2025-06-22 08:27:58,468 - INFO - Attempt 1 of 3
2025-06-22 08:27:58,468 - INFO - Trying to retrieve data with pandas.read_html()...
2025-06-22 08:27:58,750 - WARNING - No suitable Components table found with pandas
2025-06-22 08:27:58,750 - INFO - Falling back to BeautifulSoup...
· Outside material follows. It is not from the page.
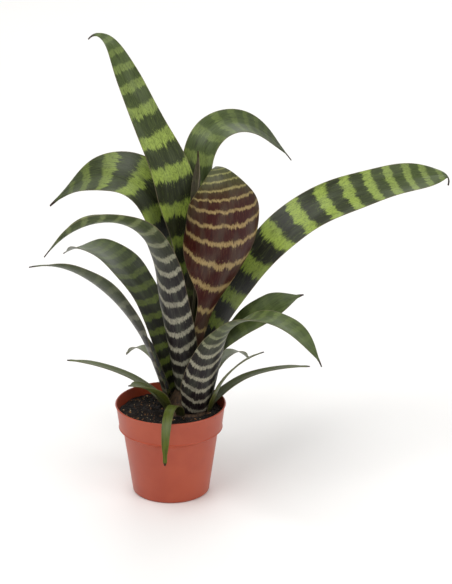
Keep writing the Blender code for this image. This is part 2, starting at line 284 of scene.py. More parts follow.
# %% The rosette's leaves
LEAVES = [
    Leaf("leaf_heart", 0, 118, 190, (1, 3, 4, 3, 0, -3), (8, 9, 9, 9, 8, 7), (0.3, 0.6), hollow=5.6,
         point=2.2),
    Leaf("leaf_tall", 1, -132, 314, (2, 3, 3, 3, 3, 12, 33, 33, 34, 44, 140),
         (12, 12, 13, 15, 18, 19, 16, 13, 10.5, 8.5, 7), (0.27, 0.5), roll=(0, 0, -8, -24, -30, -30),
         wave=0.5),
    Leaf("leaf_back_right", 2, 158, 304, (4, 5, 5, 5, 5, 6, 16, 74, 112, 132, 144),
         (13, 13, 15, 16, 17, 16, 15, 15, 14, 12, 9), (0.22, 0.5), swing=-36,
         roll=(0, 0, 0, 0, 0, 0, 6, 20, 32, 34, 30), wave=0.5),
    Leaf("leaf_cup", 3, 66, 206, (5, 8, 12, 18, 20, 14, 4, -6, -16, -54, -125),
         (12, 12, 13, 15, 18, 31, 43, 45, 33, 20, 11), (0.22, 0.44), hollow=29, swing=-56,
         roll=(0, 0, -16, -28, -18, -6)),
    Leaf("leaf_back_left", 4, -112, 262, (4, 5, 6, 7, 8, 12, 30, 76, 108, 128, 138),
         (19, 18, 16, 17, 20, 24, 27, 25, 18, 11, 6), (0.2, 0.45), hollow=40,
         roll=(0, 0, 0, -14, -34, -34), wave=0.7),
    Leaf("leaf_left_arch", 5, -36, 258, (8, 10, 15, 46, 88, 138), (19, 18.5, 16, 17, 17, 14),
         (0.24, 0.46), hollow=24, swing=-24, roll=(0, 0, 0, 16, 46), wave=0.6, point=3.5),
    Leaf("leaf_long_right", 6, 112, 308, (9, 28, 42, 71, 84, 96),
         (20, 20, 18, 17, 17, 18, 18, 17.5, 16.5, 15, 13), (0.12, 0.34), hollow=48,
         roll=(0, 0, 24, 34, 30, 22), wave=0.7, point=4, droop=100),
    Leaf("leaf_back_low_left", 8, -140, 200, (12, 30, 50, 72, 98, 126), (18, 17, 15, 18, 16, 9),
         (0.15, 0.4), hollow=26, wave=0.4),
    Leaf("leaf_low_right", 9, 92, 126, (10, 16, 38, 52, 60, 76), (15, 14, 12, 14, 12.5, 6), (0.2, 0.45),
         hollow=26, roll=(0, 0, 10, 28, 36, 36), wave=0.3, point=1.8),
    Leaf("leaf_back_low_right", 10, 158, 190, (14, 32, 54, 78, 104, 132), (17, 16, 14, 16, 14, 8),
         (0.15, 0.4), hollow=24, wave=0.4),
    Leaf("leaf_left_low", 11, -92, 176, (14, 20, 30, 46, 68, 104), (17, 16, 14, 16, 14, 8), (0.15, 0.4),
         hollow=26, roll=(0, 10, 30, 30, 10), wave=0.4),
    Leaf("leaf_low_front_right", 12, 32, 204, (10, 18, 42, 66, 108, 156), (21, 18, 12.5, 13, 12, 8),
         (0.18, 0.42), hollow=24, swing=30, wave=0.4),
    Leaf("leaf_foot_mid", 13, 66, 78, (14, 22, 34, 44, 54, 66), (7, 6, 5.5, 5, 4, 2), (0.15, 0.45),
         hollow=14),
    Leaf("leaf_foot_right", 13, 112, 90, (42, 60, 72, 78, 82, 88), (8, 6, 5.5, 4.5, 3.5, 2),
         (0.15, 0.45), hollow=14, swing=-32),
    Leaf("leaf_foot_front", 13, -17, 84, (24, 58, 96, 130, 150, 162), (5, 4.5, 4.2, 4, 3, 1.8),
         (0.15, 0.45), hollow=12, swing=16),
    Leaf("leaf_foot_short", 13, -52, 54, (22, 32, 46, 56, 66, 78), (7, 9, 11, 11, 8, 4), (0.15, 0.45),
         hollow=16),
    Leaf("leaf_foot_left", 13, -102, 90, (30, 54, 66, 72, 78, 88), (8, 6, 5.5, 5, 4, 2), (0.15, 0.45),
         hollow=14, swing=12),
    Leaf("leaf_foot_back_left", 13, -150, 100, (20, 54, 76, 94, 116, 136), (9, 7, 7, 6.5, 5, 3),
         (0.15, 0.45), hollow=14),
    Leaf("leaf_foot_back_right", 13, 150, 95, (20, 54, 78, 96, 118, 136), (9, 7, 7, 6.5, 5, 3),
         (0.15, 0.45), hollow=14),
]
print("leaves:", len(LEAVES))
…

2025-06-22 08:27:59,078 - INFO - DataFrame validation successful
2025-06-22 08:27:59,078 - INFO - Successfully retrieved 101 components with BeautifulSoup
nasdaq100-scraper/
├── .github/
│ └── workflows/
│ └── update-nasdaq100.yml # GitHub Actions workflow
├── nasdaq100_scraper.py # Main script
├── requirements.txt # Python dependencies
├── README.md # This file
└── data/ # Output directory
├── nasdaq100_constituents.csv
└── nasdaq100_constituents.json
Improvements and bug fixes are welcome! Please create a pull request or open an issue.
This tool is for informational purposes only. The data comes from Wikipedia and may be incomplete or outdated. For investment decisions, please consult official financial sources such as NASDAQ or Bloomberg.